A clear illustration of this library's utility can be seen in the comparison between casMVSNet [3] and 360MVSNet [1]. These methods share nearly identical methodology; their primary distinction lies in their implementation for different camera models: casMVSNet for the pinhole camera and 360MVSNet for the Equirectangular panorama (ERP). With nvTorchCam, these two methods can effortlessly share implementation.

Additionally, the library facilitates consistent data loading across various camera models in PyTorch, alongside a suite of utilities for image warping tasks such as undistortion, cost-volume construction, and stereo rectification, including rectification of ERPs. It also introduces capabilities for MVS fusion inspired by MVSNet Pytorch, but generalized to work with any camera model and run on GPU.

Installation

First, clone the repo and navigate to the project root.

This repo was tested with dependencies:

torch 2.2.1
nvdiffrast 0.3.1 (for cubemap operations)
plyfile 1.0 (examples only)
imageio 2.31.1 (examples only)
opencv-python 4.8.0.74 (examples and tests)

We offer various installation options:

Basic Installation.
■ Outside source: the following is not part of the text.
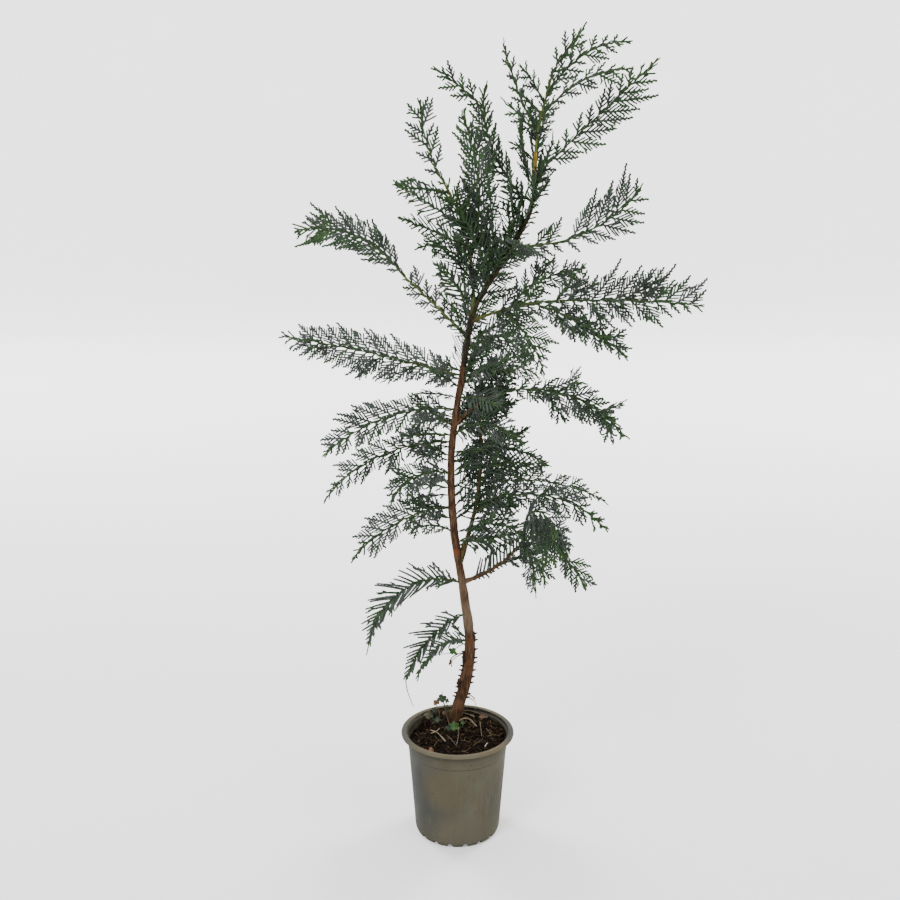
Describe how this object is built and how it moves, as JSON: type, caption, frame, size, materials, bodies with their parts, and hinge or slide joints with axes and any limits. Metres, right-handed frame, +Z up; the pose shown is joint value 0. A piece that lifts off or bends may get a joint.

To install the package with minimal dependencies, run:

pip install .

Cubemap Interpolation. To install with nvdiffrast for cubemap interpolation, run:

pip install .[cubemap]

Examples and Testing. To install dependencies for testing and running examples, run:

pip install .[examples_test]

All Dependencies. To install all optional dependencies, run:

pip install .[all]

After installation, tests can be run with:

bash run_test.sh

Usage

1. Notation and Inferred Batch Size

The library is designed to intelligently infer and handle tensor dimensions that resemble batches. This capability allows for efficient manipulation of data in both singular and batched forms. The process and its documentation are best illustrated through an example:

Consider the doc-string for the function utils.apply_matrix, which transforms batches of point groups using batches of matrices:

def apply_matrix(A: Tensor, pts: Tensor) -> Tensor:
    """ Transform batches of groups of points by batches of matrices
    Args:
        A: (*batch_shape, d, d)
        pts: (*batch_shape, *group_shape, d) 
    Returns:
        : (*batch_shape, *group_shape, d)
           
    """

The function's input and output shapes—(*batch_shape, d, d) for matrices, and (*batch_shape, *group_shape, d) for points—demonstrate its flexibility to work with both individual elements, batches, and batches of groups:

Input Shapes	Output Shape	Description
`(3,3)` and `(3,)`	`(3,)`	Multiply a single vector by a single matrix.
`(3,3)` and `(10,3)`	`(10,3)`	Multiply a group of 10 vectors by a single matrix.
`(3,3)` and `(12,6,4,3)`	`(12,6,4,3)`	Multiply a group of `(12,6,4)` vectors by a single matrix.
`(4,3,3)` and `(4,3)`	`(4,2)`	Multiply a batch of 4 vectors by a batch of 4 matrices.
`(5,4,3,3)` and `(5,4,10,3)`	`(5,4,10,3)`	Multiply a batch `(5,4)` groups of `10` vectors by a batch of `(5,4)` matrices.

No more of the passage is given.